No caso da Rússia, Putin está aparentemente se apresentando como uma expressão do destino do país, e essa é uma ideia perturbadora. Reduz uma sociedade complexa, em que o debate é possível, a um indivíduo apenas.

P. – Como o senhor compararia esse episódio com outras declarações de guerra no passado recente?
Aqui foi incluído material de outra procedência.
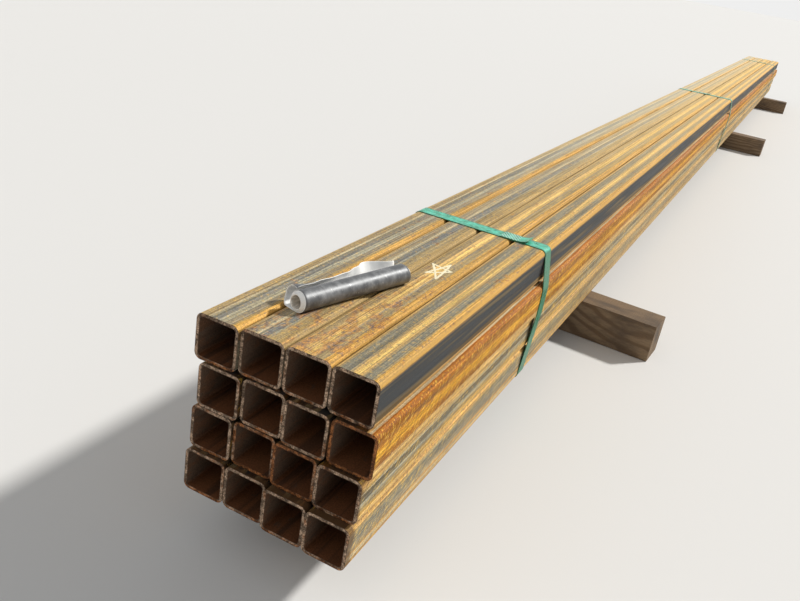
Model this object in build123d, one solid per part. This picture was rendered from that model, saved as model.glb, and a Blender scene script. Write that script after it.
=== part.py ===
from build123d import *
import os
from math import asin, atan, cos, degrees, radians, sqrt

os.makedirs("parts", exist_ok=True)

# Square structural tube, 2-1/2 in x 3/16 in, in 24 ft lengths
tube_side = 63.5
tube_wall = 4.76
tube_length = 7315.2
corner_radius_outside = 2 * tube_wall
corner_radius_inside = corner_radius_outside - tube_wall

# How the tubes lie: rows counted from the top, columns from the left
rows = 4
columns = 4
row_shift = [0.0, 10.7, 4.0, 3.3]
column_gaps = [
    [0.2, 0.6, 0.9],
    [0.5, 0.9, 0.7],
    [0.4, 0.5, 0.5],
    [0.4, 0.5, 0.4],
]
near_end_set_back = [
    [2.4, 6.7, 7.8, 7.7],
    [-0.6, 4.0, -0.2, 2.5],
    [-0.1, 3.2, -1.5, -4.0],
    [-5.8, -5.8, -12.0, -14.2],
]

# Past the near strap the rows spring up a little, each off the one below
near_end_lift = [1.9, 1.3, 0.6, 0.0]
spring_length = 598.0

# Timber bearers, sawn from 4 x 4
timber_side = 88.9
timber_arris = 2.5
bearer_length = 610.0
bearer_near_from_end = 1142.0
bearer_middle_share = 0.596
bearer_far_from_end = 636.0
bearer_middles = {
    "bearer_near": bearer_near_from_end,
    "bearer_middle": bearer_middle_share * tube_length,
    "bearer_far": tube_length - bearer_far_from_end,
}
bearer_skew = {"bearer_near": -3.4, "bearer_middle": -1.2, "bearer_far": 2.4}

# Plastic straps, 1-1/4 in x 0.050 in, friction welded with an overlap
strap_width = 31.75
strap_thickness = 1.27
strap_fit_gap = 0.1
strap_near_from_end = 628.0
strap_middle_share = 0.49
strap_far_from_end = 562.0
strap_middles = {
    "strap_near": strap_near_from_end,
    "strap_middle": strap_middle_share * tube_length,
    "strap_far": tube_length - strap_far_from_end,
}
joint_length = 52.0
tail_free_length = 18.0
tail_lift = 5.0
joint_tip_from_corner = {"strap_near": 26.0, "strap_middle": 95.0, "strap_far": 62.0}

# Rolled sheet that lies on the top row: a roll in front and an open curl behind it
sheet_thickness = 0.9
sheet_height = 193.0
roll_radius = 15.0
roll_half_turns = 4
roll_step = 1.7
base_width = 21.0
curl_radius = 17.0
curl_degrees = 125.0
roll_angle = 15.0
roll_near_point = (88.2, 95.0)
roll_fit_gap = 0.3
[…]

JB – Desde a fundação das Nações Unidas, em 1945, existe essa percepção de que é necessário justificar conflitos para que estejam de acordo com o estatuto. A maneira corriqueira de fazer isso é dizer que existe uma ameaça. No caso da invasão americana ao Afeganistão em 2001, os EUA acusaram o governo do Talibã de abrigar os responsáveis pelos ataques do 11 de Setembro. Isso acontecia também antes da ONU, aliás. Antes da Alemanha nazista invadir a Polônia, o Terceiro Reich buscou desculpas para usar de propaganda para seu próprio povo e para os países neutros.
É raro que alguém acorde e diga: estamos agindo corretamente ao declarar uma guerra sem haver nenhuma ameaça. Mesmo o Estado mais volátil do mundo, a Coreia do Norte, justifica seus disparos de mísseis como uma maneira de fazer seus interesses serem ouvidos pela comunidade internacional. Buscam desculpas. Eles não estão dizendo: só estamos disparando mísseis, mesmo.

P. – A invasão da Ucrânia tem atraído bastante atenção nestes dias. Mas há outros países em guerra há anos que não recebem nenhuma atenção. O que explica isso?
JB – A guerra mais grave no mundo até esta era a da Etiópia. Muitas pessoas foram mortas ali, mas o conflito tem sido ignorado. Também há violência de larga escala em Mianmar. As pessoas sabem disso, mas em geral fazem pouco caso.
A razão pela qual acredito que tanta gente se preocupa com a Ucrânia é porque a Rússia tem a capacidade de transformar um conflito regional em uma guerra de grande escala. Isso vale também para os Estados Unidos e para a China. Além disso, como membro permanente do Conselho de Segurança da ONU, a Rússia tem o poder de destruir a arquitetura das relações internacionais. Existe hoje um desafio fundamental à ordem global.